The 15th album in 482 Records' Document Chicago Series, Get In To Go Out
is the debut of pianist Paul Giallorenzo's quintet. One of the few free-leaning pianists working in the Windy City's vital new music scene, Giallorenzo's angular approach towards writing and improvising draws inspiration from the seminal Post-War innovations of such pianists as Thelonious Monk
, Herbie Nichols
, and early Cecil Taylor
As co-founder and director of the creative non-profit Elastic Arts, Giallorenzo entertains a range of projects, including an electro-acoustic improvising trio (Breakaway), a synth-pop duo (The Telegraph Series), and a traditional piano trio with bassist Ingebrigt Haker Flaten and drummer Tim Daisy, as well as numerous sideman duties and collaborative projects, ranging from film scores to sound installations.
Exploring the fine line between inside and outside jazz traditions, Giallorenzo's quintet features some of Chicago's most in-demand players, including saxophonist Dave Rempis
, cornetist Josh Berman, bassist Anton Hatwich, and drummer Frank Rosaly
. As befits the album's title, the group treads a razor's edge between traditional structures and unfettered freedom, updating the rough and ragged edges of Monk's soulful Riverside dates and Taylor's thorny Blue Note sessions with a pithy modernistic sheen.
Giallorenzo's oblique writing is indebted to Monk's angular intervals and pensive rhythms, as demonstrated by the lilting "Twisted Lopes," jaunty "Steamin In Cleveland," and swaggering "Eternal Circle." The expansive "Fifth Flow" transcends stylistic limitations, seamlessly transforming from riotous free jazz to swinging hard bop. "Porous (for Quintet)" showcases the quintet at their most introspective, while "Crazy Ladies" spotlights the group's gift for dramatic development.
These labyrinthine pieces feature strong, tortuous melodies and malleable rhythmic centers, which Hatwich and Rosaly navigate effortlessly, bringing freewheeling enthusiasm to in-the-pocket grooves and meticulous detail to aleatoric detours. The nine originals veer from impressionistic lyricism to fervent expressionism, with Rempis' acerbic outbursts providing the album's most climactic moments. Gracefully offset by Berman's clarity and poise, they make a rich front-line combination.
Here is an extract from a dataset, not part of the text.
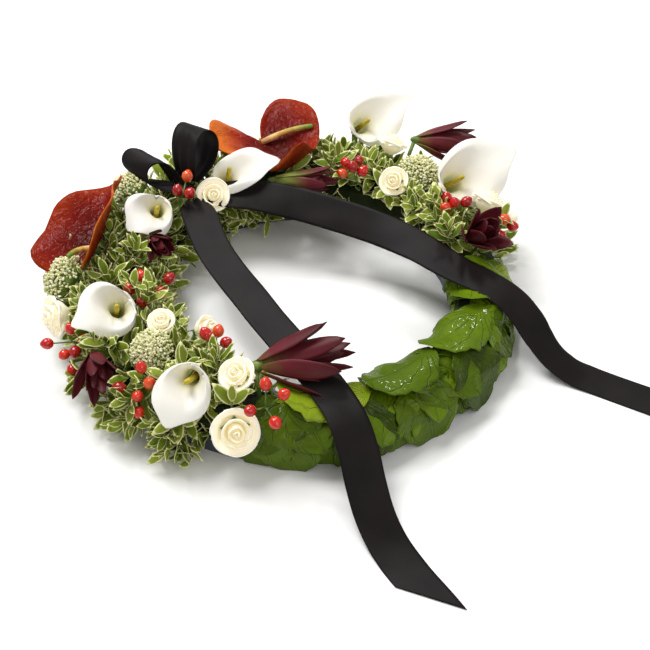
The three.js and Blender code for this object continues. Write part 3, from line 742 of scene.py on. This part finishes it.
calla("calla_front", (-118, 222, 88), (-100, 40), 165, 70, -116, 0.12, 0)
calla("calla_left", (-154, 207, 86), (-60, 55), 95, 76, -154, 0.16, 2)
calla("calla_middle", (155, 179, 88), (-60, 55), 110, 70, 158, 0.15, 3)
calla("calla_bow", (122.5, 167, 88), (-70, 78), -98, 80, 122, 0.2, 4)
calla("calla_back", (72, 238, 104), (-70, 45), -75, 82, 72, 0.2, 5)
calla("calla_right", (33, 212, 98), (-68, 46), -78, 94, 33, 0.2, 6)

# %% [markdown]
# ## Leaf outline
# A leaf is the same grid with a pointed outline. `curl` lifts its tip, `fold` lifts its edges, and a wave keeps two
# leaves from being twins. Sepals, bracts and all the small foliage use it. `swung` turns a place round a head's
# axis, shifts it and tips it, which is how petals and bracts are set.

# %% Leaf shape
def leaf_shape(posed, length, width, curl=0.15, fold=0.15, seed=0.0, wave=0.04, belly=0.45, blunt=0.85):
    def shape(u, v):
        half = sin(pi * v ** (log(0.5) / log(belly))) ** blunt if 0 < v < 1 else 0
        lift = curl * length * v * v + fold * width * abs(u) * half
        lift += wave * length * abs(u) * sin(v * 9 + seed * 5) * half
        return posed @ (Vector((u * half * width / 2, v * length, lift)) * MM)

    return shape


def tipped(degrees):
    return Matrix.Rotation(radians(degrees), 4, "X")


def swung(posed, turn, shift, lean):
    return posed @ Matrix.Rotation(turn, 4, "Z") @ Matrix.Translation(shift) @ tipped(lean)


# %% [markdown]
# ## Roses
# A rose opens in rings of petals. The innermost ones wrap each other like a scroll; each ring further out is
# wider, lower and leans back more, until the outer petals roll their lips over. Every petal is a patch of a cup:
# u goes round the head and v from foot to lip. Five sepals and a green cup sit underneath.

# %% The rings of petals
ROSE_RINGS = [
    # petals, widest radius, lip radius, lip height, half-angle, rolled lip, tone
    (3, 0.20, 0.10, 0.60, 104, 0.03, 0.8),
    (3, 0.36, 0.27, 0.60, 92, 0.08, 0.5),
    (3, 0.56, 0.50, 0.50, 88, 0.15, 0.2),
    (5, 0.78, 0.82, 0.26, 64, 0.22, 0.0),
]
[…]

The leader's deft touch and abstruse lyricism invokes Monk's rarefied sense of melody, with a boisterous attack similar to Taylor's efforts of the late 1950s. At his most contemplative, Giallorenzo's dulcet filigrees ebb with a silvery sheen, as on "Porous (for Quintet)," while the spiky, staccato bursts of "Vacillation" find him at his most assertive.
A winning document of the developing Chicago scene, Get In To Go Out is a promising debut from a talented new voice.
Personnel: Paul Giallorenzo: piano; Josh Berman: cornet; Dave Rempis: alto, tenor and baritone saxophones; Anton Hatwich: double bass; Frank Rosaly: drum set.